KHILAFAH TIDAK PENTING, KATA SIAPA?



BENARKAH KHILAFAH TIDAK PENTING?

Ada sebagian orang yang menolak kewajiban khilafah berlandaskan penyataan Al-Imam Hujjatul Islam al-Ghazali, beliau menyatakan:
 
النظر في الإمامة أيضاً ليس من المهمات، وليس أيضاً من فن المعقولات فيها من الفقهيات
 “Kajian tentang khilafah juga bukan kajian yang penting, khilafah juga bukan ranah akidah akan tetapi termasuk ranah fikih.” (al-Iqtishad fi al-I’tiqad, hal. 200). Ada juga pihak yang setuju mengenai wajibnya khilafah, akan tetapi tidak boleh menjadi khilaah sebagai sesuatu yang penting apalagi diagung-agungkan. Benarkah khilafah tidak penting?

 

Menjawah syubhat di atas kami sampaikan dua ulasan.
Pertama, Imamah memang bukan pembahasan akidah, namun mengkajinya menjadi penting karena adanya penyimpangan-penyimpangan di dalamnya. Yaitu anggapan bahwa Imamah tidak wajib (seperti menurut al-Ashamm dan al-Fuuthiy dari kalangan Mu’tazilah dan An-Najdaat dari kalangan Khawarij), dan ta’ashshub Syi’ah Rafidhah yang mengingkari kepemimpinan para Imam (baca: khalifah) sebelum Ali bin Abi Thalib radhiyallaahu’anhu, mensyaratkan ‘ishmah bagi Imam, dan memasukkannya dalam ushul keimanan mereka. Dua pendapat di atas adalah pendapat-pendapat keliru di mata ‘Ulama Sunni. Sehingga, meskipun kajian Imamah termasuk wilayah syari’at namun para ulama merasa perlu memasukkannya juga ke dalam kajian akidah, untuk membantah anggapan mereka-mereka yang mengingkari wajibnya Imamah, serta membantah keyakinan sesat Syi’ah Rafidhah, sebagaimana dijelaskan oleh Imam Al-Ghazali dalam kitab yang sama (al-Iqtishad fi al-I’tiqad, hal. 200)

Keterangan yang senada dinyatakan oleh Imam Hasan Al-’Aththar (Ulama Sunni) dalam Hasyiyah beliau atas Jam’u-l-jawaami’, juz 2 hlm 487:
وَلَا خَفَاءَ أَنَّ ذَلِكَ مِنْ الْأَحْكَامِ الْعِلْمِيَّةِ دُونَ الِاعْتِقَادِيَّةِ وَلَكِنْ لَمَّا شَاعَتْ بَيْنَ النَّاسِ فِي بَابِ الْإِمَامَةِ اعْتِقَادَاتٌ فَاسِدَةٌ وَاخْتِلَافَاتٌ لَا سِيَّمَا مِنْ فِرَقِ الرَّوَافِضِ وَالْخَوَارِجِ

Tidak ada yang tertutup bahwa pembahasan tengan imamah (khilafah) termasuk pembahasan hukum-hukum ‘ilmiyah (syari’ah) bukan pembahasan akidah.

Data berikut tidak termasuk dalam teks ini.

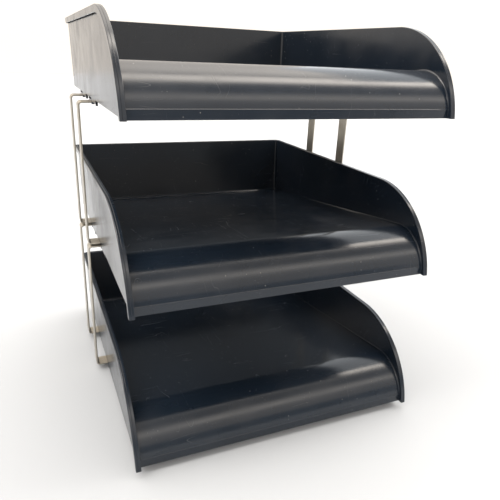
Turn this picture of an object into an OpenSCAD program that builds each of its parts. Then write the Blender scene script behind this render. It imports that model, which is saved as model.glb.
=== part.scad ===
// Three-tier letter tray tower: identical moulded trays carried on bent steel strip risers.
// X is across the tray, Y runs from the open front to the back, Z is up.

/* [Tray] */
// Outside width of a tray at its bottom edge
tray_w = 260; // [230:1:300]
// Outside depth of a tray at its bottom edge, from the front tips of the side walls
tray_d = 313; // [290:1:380]
// Height of the side and back walls
tray_h = 70; // [55:1:90]
// Thickness of the side and back walls
wall = 1.8; // [1.5:0.1:3]
// Thickness of the floor and the front roll
floor_t = 2; // [1.5:0.1:3]
// How far each side wall leans out at its top
side_lean = 1.3; // [0:0.1:4]
// How far the back wall leans out at its top
back_lean = 5.6; // [0:0.1:10]
// Radius of the curve where a side wall drops to the front
side_r = 84; // [75:1:110]

/* [Rim] */
// How far the rim stands out from the wall
rim_out = 2.7; // [2:0.1:5]
// Height of the rim's turned-down skirt
rim_skirt = 5.5; // [3:0.5:10]
// Thickness of the rim's top
rim_top_t = 1.6; // [1:0.1:2.5]
// Thickness of the rim's skirt
rim_skirt_t = 1.2; // [0.8:0.1:2]
// Plan radius of the rim's back corners
rim_corner_r = 6; // [4:0.5:12]

/* [Front roll] */
// Radius of the rolled front, over which the paper is reached
roll_r = 36; // [25:1:40]
// Height of the crest of the rolled front
roll_h = 35; // [25:1:40]
// Distance of the roll's axis behind the front tips
roll_y = 40; // [36:1:50]
// Height of the floor's top surface at the back wall
floor_back_z = 2; // [2:0.5:10]
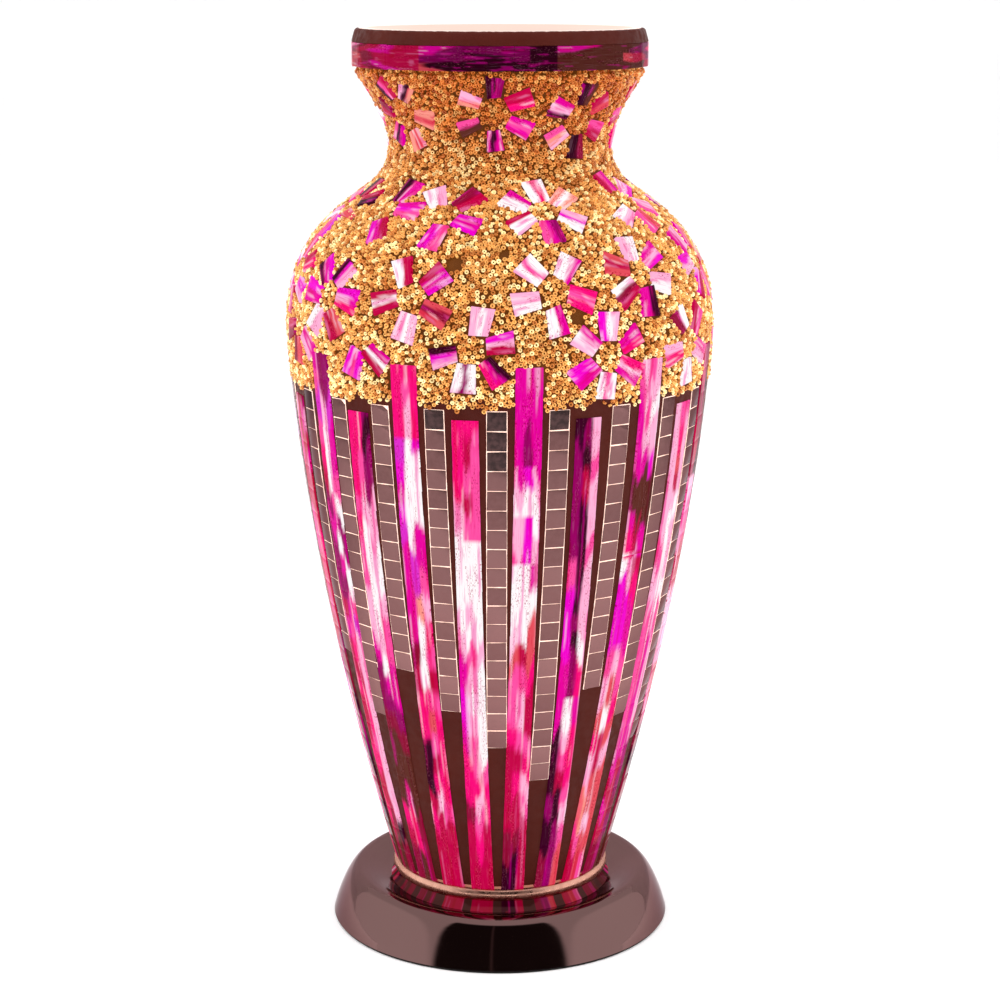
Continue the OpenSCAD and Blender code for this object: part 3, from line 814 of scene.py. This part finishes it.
for pair in range(STRIP_PAIRS):
    node = f"mirror_pair_{pair + 1:02d}"
    slabs, joints = Slabs(), Slabs()
    top_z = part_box(node)[1].z
    for tile in tiles_of(node):
        mirror_tiles.append(tile)
        from_top = (top_z - tile.z) / MIRROR_PITCH
        front = abs(tile.azimuth + 1) < FRONT_WIDTH
        dark_down = DARK_DOWN_MIDDLE if abs(tile.azimuth) < 5 else DARK_DOWN
        dark = (front and from_top < dark_down) or rng.random() < STRAY_DARK
        shade = np.array(MIRROR_SHADES[rng.integers(len(MIRROR_SHADES))])
        # Dark tiles take the dark colour; the others get painted shade, darkest at the top
        shade = DARK_MIRROR if dark else shade * (TOP_PAINTED_SHADE + SHADE_STEP * min(from_top, SHADE_STEPS))
        tilt = rng.normal(0, MIRROR_TILT, 2)
        tile.out = tile.out + tilt[0] * tile.right + tilt[1] * tile.up
        tile.right = tile.right - tilt[0] * tile.out
        tile.up = tile.up - tilt[1] * tile.out
        shape = first_side(jittered(tile.outline, MIRROR_CUT), UP_THE_PIECE)
        if from_top < 1 and rng.random() < NIPPED_SHARE:
            k = 2 if tile.azimuth < 0 else 3
            cut = rng.uniform(*NIP) * MM
            shape = np.vstack([shape[:k], nipped(corners(shape)[k], cut, cut * 1.4), shape[k + 1 :]])
        slabs.add(
            tile, shape, 0.12 * MM, depth=0.05 * MM, thickness=1.8 * MM,
            place=place_values(5 * len(mirror_tiles)), shade=shade,
        )
        outer = tile.outline * (1 + JOINT_SHOWN)
        lean = 0.12 * MM * math.sin(math.radians(tile.azimuth))
        joints.add(tile, outer + [lean, 0], 0.1 * MM, depth=0.3 * MM, thickness=1.5 * MM)
    slabs.finish(f"mirrors_{pair + 1:02d}", "mirror", replaces=[node], slot="mirror_glass")
    joints.finish(f"mirror_joints_{pair + 1:02d}", "joint", slot="mirror_glass")


# ---- Petals ----

# Tones across each petal that faces forward, in order of azimuth
FRONT_PETALS = {
    "petals_neck": "cr mdp dpc so ldo oso bp ol du mdm ch mpm dlm lop db rk cs pc cp cs",
    "petals_upper": "dc vp cd cso km cmf mfp wl pf rc fmf wwm wwc whw ump lfw owo lw cpm sp lf lp",
    "petals_middle": (
        "sp cp fl ch mf dmf lw sc dfl fmh cwc wc lwl cmf srs wl "
        "wpw mw wwm hph scs crw lw dm mlf lw lf ml cf ms sp"
    ),
    "petals_lower": "rc sr ml fpf mwc lfd wuw lwl dmh flc mff lwm wpw fwl hlm mh hl rw ww cp pl",
}
PETAL_TONES = "wl lp pl ph hm mh mu um mw wm cp ch cd du lw pw wp hp oc lo".split()
PETAL_SCALES = dict.fromkeys(FRONT_PETALS, (1.04, 1.17)) | {"petals_neck": (0.84, 1.0)}
PETAL_CELLS = (8, 5)
PETAL_PROUD, PETAL_CUT = 0.25 * MM, 0.6 * MM
PETAL_GLOW, MORE_GLOW = 0.96, 0.12
# Petals within this many degrees of the front take the tones above, in order
IN_SIGHT = 80
petals = []


def petal_bands(letters, seed):
    """Bands of tone side by side, with ragged borders."""
    run = run_of_tones(letters + letters[-1], 7.0 / len(letters))

    def tone(x, y):
        across = x + 3.5 + 0.9 * wander(seed, x, y, 2.2, 6) + 0.5 * wander(seed + 1, x, y, 0.8, 3)
        color = run(across - 3.5 / len(letters))
        pale = patches(seed + 2, x, y, (1.0, 7), 0.4, 0.7, 0.7)
        return streaked(color, pale, patches(seed + 3, x, y, (0.9, 6), 0.35, 0.65, 0.8))

    return tone


for node, words in FRONT_PETALS.items():
    slabs = Slabs()
    words = words.split()
    tiles = sorted(tiles_of(node), key=lambda t: t.azimuth)
    front = [k for k, tile in enumerate(tiles) if -IN_SIGHT < tile.azimuth < IN_SIGHT]
    for k, tile in enumerate(tiles):
        lengths = norm(np.roll(tile.outline, -1, 0) - tile.outline, axis=1)
        shape = np.roll(tile.outline, -int(np.argmin(lengths)), 0)
        shape = jittered(shape * rng.uniform(*PETAL_SCALES[node]), PETAL_CUT)
        petals.append((tile, shape))
        in_front = k in front and front.index(k) < len(words)
        letters = words[front.index(k)] if in_front else str(rng.choice(PETAL_TONES))
        seed = 1000 + 9 * len(petals)
        slabs.add_patch(
            tile, shape, GLASS_BEVEL, PETAL_CELLS, petal_bands(letters, seed), seed,
            glow=PETAL_GLOW + MORE_GLOW * rng.random(), depth=-PETAL_PROUD,
        )
    slabs.finish(node + "_glass", "art_glass", replaces=[node], slot=SLOT_OF[node])


# ---- Grout and adhesive beds ----


def offset_skin(depth, z0, z1, n):
    """The skin between two heights, moved inwards by depth."""
    part = skin[(skin[:, 1] > z0) & (skin[:, 1] < z1)]
    return smooth_line(part - outward(part) * depth, n)


def bed(name, depth, z0, z1, n, look, ripple, **piece):
    outer = offset_skin(depth, z0, z1, n)
    inner = offset_skin(GROUT_DEPTH + 0.6 * MM, z0, z1, 24)
    return lathe(name, np.vstack([outer, inner[::-1]]), look, ripple=ripple, **piece)


def uneven(amount, waves):
    """A smooth hand-made unevenness, in and out."""
    phases = rng.uniform(0, 2 * math.pi, len(waves))

    def ripple(r, z, a):
        swell = sum(np.sin(round_n * a + z / MM * up_n + ph) for (round_n, up_n), ph in zip(waves, phases))
        return r + amount * swell / len(waves), z

    return ripple


bed(
    "grout_face", 0.5 * MM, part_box("grout_coat")[0].z, bed_low + 3 * MM, 120, "grout",
    uneven(0.12 * MM, [(11, 0.05), (22, 0.11), (37, -0.08), (60, 0.2)]),
    replaces=["grout_coat"], slot="grout",
)
bed(
    "bead_adhesive", 1.0 * MM, bed_low - 4 * MM, rim_tile_low + MM, 110, "adhesive",
    uneven(0.18 * MM, [(31, 0.3), (57, -0.5), (83, 0.4), (120, 0.9)]),
    replaces=["bead_bed"], slot="gold_beads",
)


# ---- Seed beads ----

BEAD_R = 1.0 * MM
BEAD_HOLE_R = 0.4 * MM
BEAD_HALF = 0.56 * MM
BEAD_TRIES = 170000
BEAD_GAP = 1.36 * MM
BEAD_REACH = 1.8 * MM
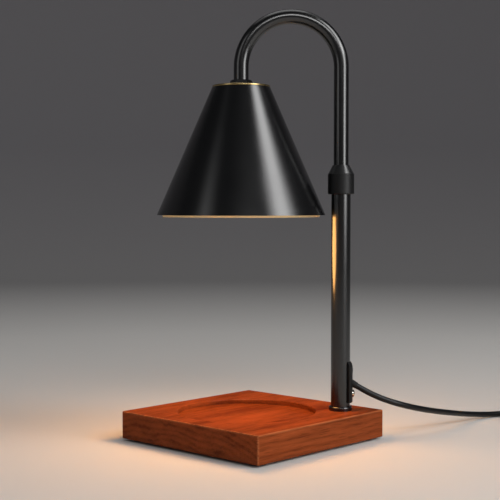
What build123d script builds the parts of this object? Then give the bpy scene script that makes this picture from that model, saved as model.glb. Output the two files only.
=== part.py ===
from build123d import *
import math
import os

# Candle warmer lamp. Millimetres, +Z up. The origin is the centre of the square base, on the
# surface that the feet stand on. +X runs along the base's diagonal, from the candle to the mast.

# ---- wooden base ----
BASE_SIDE = 150.0
BASE_THICK = 22.0
BASE_CORNER_ROUND = 1.6
BASE_EDGE_ROUND = 0.9
FOOT_HEIGHT = 2.0
FOOT_RADIUS = 7.0
FOOT_INSET = 11.5            # from a foot's centre to the two sides beside it
RECESS_X = -5.2
RECESS_RADIUS = 55.7
RECESS_DEPTH = 4.0
RECESS_LIP_ROUND = 0.8
BASE_TOP = FOOT_HEIGHT + BASE_THICK

# ---- mast and its fixing ----
MAST_X = 71.0
MAST_RADIUS = 7.8
MAST_BORE = 6.7
MAST_TOP = 212.0
SOCKET_DEPTH = 10.0          # how far the mast stands in the wood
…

Akan tetapi ketika tersebar akidah yang rusak dan berbeda-beda tentang bab imamah diantara manusia lebih-lebih dari kelompok rafidhah dan khawarij.

Kedua, banyak ulama yang menyatakan bahwa menegakkan khilafah adalah kewajiban terpenting yang tanpanya agama tidak akan tegak sempurna.

Imam Muhammad bin Ahmad As-Safarini  Al-Hambali (Ulama Sunni), dalam Lawâmi’ Al-Anwâr, juz 2 hlm 419 menyatakan: "wajib atas manusia mengangkat seorang iman (khalifah) untuk menjaga kemaslahatan mereka seperti menerapkan hukum-hukum islam, menegakkan hudud, mencegah kerusakan, memobilisir pasukan, menarik zakat … dalilnya adalah ijma sahabat setelah wafatnya Rasulullah dengan mengangkat penggantinya, bahkan para sahabat menjadikannya kewajiban yang PALING PENTING, karena sahabat mendahulukan mengangkat penganti Rasul daripada menguburkan jenazah beliau.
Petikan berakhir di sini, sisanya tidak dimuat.